Gazetecinin dikkat etmesi gereken inançlarına ve dünya görüşüne uygunluk olmalı. Ama nasıl? Dinsel açıdan bakılacak olursa Ahmet Hakan’ın 08.06.09 tarihli Hürriyet Gazetesindeki yazısında belirttiği gibi “dindarlık ABARTMA derken, gazetecilik ABARTARAK olduğu için” ilk maddede inançla meslek çekişmesi başlar. “Din gizli-saklıyı araştırma der, oysa gizli saklı olan şeyler araştırılmadan gazetecilik yapılamaz.” “Din fazla meraklı olmayı yasaklar, gazetecilikse meraklı olmadan olmaz.” İşte burada ben “eyvah” diyorum; eyvah ki ne eyvah!.. İlk yazımda meraklı olduğumu yazdım ya, onun için kocaman bir “eyvah!”
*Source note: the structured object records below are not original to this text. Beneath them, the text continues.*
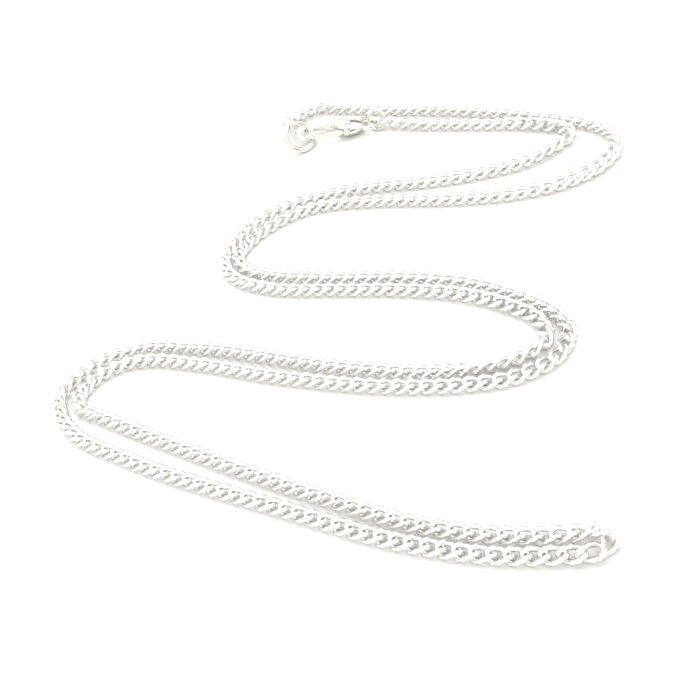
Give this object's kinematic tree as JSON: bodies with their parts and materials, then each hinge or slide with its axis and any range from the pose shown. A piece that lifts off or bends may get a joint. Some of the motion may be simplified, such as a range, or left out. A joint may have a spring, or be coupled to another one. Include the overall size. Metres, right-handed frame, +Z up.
{
  "type": "curb chain necklace",
  "caption": "Fine silver curb chain necklace lying doubled in five rows, closed by a lobster clasp hooked into a round ring.",
  "frame": {"origin": "middle of the layout's box, on the surface that the necklace lies on", "axes": "+X to the right along the rows, +Y away from the viewer, +Z up from the surface"},
  "size_m": [0.0752, 0.0761, 0.005],
  "materials": {
    "chain_silver": "polished silver links",
    "ring_silver": "polished silver wire",
    "cast_silver": "polished cast silver",
    "lever_silver": "polished silver",
    "pin_silver": "polished, slightly duller pin"
  },
  "bodies": {
    "necklace": {"chain_a": "chain_silver", "chain_b": "chain_silver", "end_link_a1": "chain_silver", "end_link_a2": "chain_silver", "end_link_b1": "chain_silver", "end_link_b2": "chain_silver", "fastening_ring": "ring_silver", "end_ring": "ring_silver", "link_ring": "ring_silver", "clasp_body": "cast_silver", "clasp_pin": "pin_silver"},
    "lever": {"clasp_lever": "lever_silver"}
  },
  "joints": [
    {"name": "lever_hinge", "type": "hinge", "parent": "necklace", "child": "lever", "pos_m": [-0.019, 0.03066, 0.0013], "axis": [-0.0089, -0.1482, -0.9889], "range_deg": [0, 8], "stiffness_Nm_per_rad": 0.00002, "springref_deg": -17.19}
  ]
}
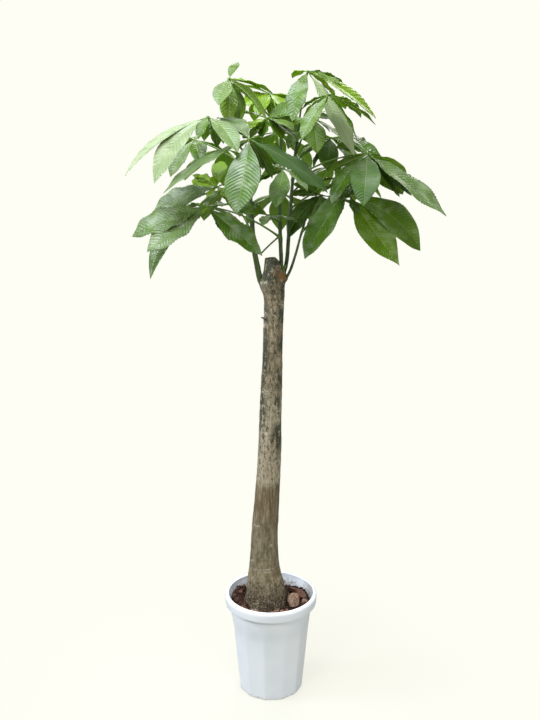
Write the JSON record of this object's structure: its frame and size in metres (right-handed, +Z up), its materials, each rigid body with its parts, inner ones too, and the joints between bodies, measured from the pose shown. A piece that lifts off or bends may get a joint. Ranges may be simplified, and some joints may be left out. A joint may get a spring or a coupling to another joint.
{
  "type": "potted money tree",
  "caption": "Money tree with a single grey trunk, leafy green shoots sprouting round its cut top and drooping palmate fronds, standing in a faceted white plastic pot of soil.",
  "frame": {"origin": "centre of the pot's foot, on the floor", "axes": "+Z up along the trunk, -Y towards the show side, +X to the viewer's right"},
  "size_m": [0.723, 0.6461, 1.5963],
  "materials": {
    "pot_plastic": "white moulded polypropylene, satin",
    "soil": "damp potting mix, crumbly and matt",
    "bark_chip": "rough broken bark, matt",
    "trunk_bark": "grey-brown bark with fine cracks and pale scars",
    "green_stem": "smooth green stem skin, faintly waxy",
    "leaf": "quilted leaf with pale veins, satin sheen above"
  },
  "bodies": {
    "root": {"pot": "pot_plastic", "soil": "soil", "bark_chip_1": "bark_chip", "bark_chip_2": "bark_chip", "bark_chip_3": "bark_chip", "bark_chip_4": "bark_chip", "bark_chip_5": "bark_chip", "bark_chip_6": "bark_chip", "bark_chip_7": "bark_chip", "bark_chip_8": "bark_chip", "bark_chip_9": "bark_chip", "bark_chip_10": "bark_chip", "bark_chip_11": "bark_chip", "bark_chip_12": "bark_chip", "trunk": "trunk_bark", "shoot_left": "green_stem", "shoot_centre": "green_stem", "shoot_right": "green_stem", "shoot_thin": "green_stem", "frond_left_high": "leaf", "frond_left_behind": "leaf", "frond_front_centre": "leaf", "frond_left_low": "leaf", "frond_crown_left": "leaf", "frond_crown_right": "leaf", "frond_right_high": "leaf", "frond_right_middle": "leaf", "frond_right_low": "leaf", "frond_right_inner": "leaf", "frond_centre_small": "leaf", "frond_centre_right": "leaf", "frond_centre_low": "leaf", "frond_crown_middle": "leaf", "frond_crown_back": "leaf", "frond_inner_right": "leaf", "frond_inner_back": "leaf", "frond_inner_left": "leaf", "frond_back_left": "leaf", "frond_back_middle": "leaf", "frond_back_right": "leaf", "frond_back_low": "leaf", "frond_low_left": "leaf"}
  },
  "joints": []
}
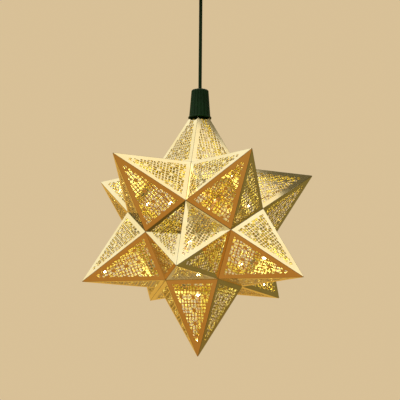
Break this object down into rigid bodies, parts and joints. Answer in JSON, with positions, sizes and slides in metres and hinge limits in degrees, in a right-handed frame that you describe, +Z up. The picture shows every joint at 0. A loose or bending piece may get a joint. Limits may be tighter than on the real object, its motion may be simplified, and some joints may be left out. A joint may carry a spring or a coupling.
{
  "type": "moravian star pendant",
  "caption": "Hanging star light: hollow pierced sheet spikes on a dodecahedron, lit from inside, on a straight cord with a fluted cap and a ceiling rose.",
  "frame": {"origin": "on the ceiling, at the middle of the ceiling strap's top face, straight above the star", "axes": "+Z up along the cord; the strap's length and its two screw holes lie along X; one lower spike points towards -Y"},
  "size_m": [0.254, 0.267, 0.469],
  "materials": {
    "gold_sheet": "mirror-polished gold-coloured sheet",
    "plain_brass": "turned brass",
    "green_moulding": "dark green moulded plastic, satin",
    "green_cord": "dark green extruded cord cover",
    "white_moulding": "off-white moulded plastic",
    "spring_steel": "bright spring steel",
    "zinc_steel": "zinc-plated steel",
    "copper_wire": "enamelled copper",
    "light_bead": "clear resin bead, lit warm white"
  },
  "bodies": {
    "ceiling": {"ceiling_strap": "zinc_steel", "cord_clamp": "white_moulding", "terminal_block": "white_moulding", "cord": "green_cord", "cord_stop": "spring_steel"},
    "rose": {"ceiling_rose": "green_moulding", "cord_grip": "green_moulding", "grip_nut": "zinc_steel", "grub_screw": "zinc_steel"},
    "star": {"top_spike": "gold_sheet", "upper_spike_1": "gold_sheet", "upper_spike_2": "gold_sheet", "upper_spike_3": "gold_sheet", "upper_spike_4": "gold_sheet", "upper_spike_5": "gold_sheet", "lower_spike_1": "gold_sheet", "lower_spike_2": "gold_sheet", "lower_spike_3": "gold_sheet", "lower_spike_4": "gold_sheet", "lower_spike_5": "gold_sheet", "bottom_spike": "gold_sheet", "seam_clips": "spring_steel", "hanger_plug": "green_moulding", "hanger_tube": "plain_brass", "lock_nut": "plain_brass", "supply_stem": "white_moulding", "light_hub": "white_moulding", "light_wires": "copper_wire", "light_beads": "light_bead"},
    "cap": {"cord_cap": "green_moulding"}
  },
  "joints": [
    {"name": "rose_slide", "type": "slide", "parent": "ceiling", "child": "rose", "axis": [0, 0, -1], "range_m": [0, 0.045]},
    {"name": "star_turn", "type": "hinge", "parent": "ceiling", "child": "star", "pos_m": [0, 0, -0.1905], "axis": [0, 0, 1], "range_deg": [-180, 180]},
    {"name": "cap_lift", "type": "slide", "parent": "star", "child": "cap", "axis": [0, 0, 1], "range_m": [0, 0.04]}
  ]
}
Bu konu görüldüğü gibi sakıncalı bir konu. Nereye dokunsak aleyhimize işliyor. Eyvah demekten kurtulalım dersek bu kez de sahibinin sesi olmaz mıyız?
Eski Sovyetler Birliğinde en önemli günlük gazete “Pravda” gazetesiydi. Pravda aynı zamanda resmi gazeteydi. Üstüne parti yayın organlığını da eklerseniz nasıl haberler yayınlanırdı anlarsınız. Bundan kırk yıl önce yayına başlayan “Milli Gazete” de parti politikalarını yayınlayan gazete olmaktan öteye gidememiştir. Her ülkede böyle örnekler çok.
Günümüzde gazetecilik şekil değiştirdi. Gazete patronları gazetecilikten geçinmedikleri ve çoğu başka alanlarda iş sahibi oldukları için, amacı kamunun bilgilendirilmesi olan gazeteler çıkmıyor artık. Ya hükümet yanlısı, ya büyük sermaye yanlısı, yada her ikisini birden taşımayı görev bilen gazeteleri okuyor ve bilgilendirildiğimizi sanıyoruz.
Oysa gazeteciliğin birinci şartı yapıcı muhalif olmaktır. Muhalif olunmadan gerçekler görünmez. Muhalefet olmazsa yöneticiler kendilerini dev aynalarında görürler. Her yaptığı şeye hayran, en iyisini ve çok bildiğini sanan yönetici o kadar çok var ki her yerde. Hele bürokraside herkes kendinden menkul değerdir. Burunlarından kıl aldıramazsınız. Gazetecilik olmazsa bunların her biri birer küçük diktatör kesilirler.
Sanırım halkı doğru bilgilendirirsek “eyvah” dememize gerek kalmaz. İşte o zaman menfaat çarklarının dişleri kırılır ve halkın menfaatleri gözetilmiş olur.
Ha.. bu arada küçük bir sorun var:
Dededen toruna aktarılan sözle bilgi akışına alışık olan toplumumuzu nasıl okumaya alıştıracağız?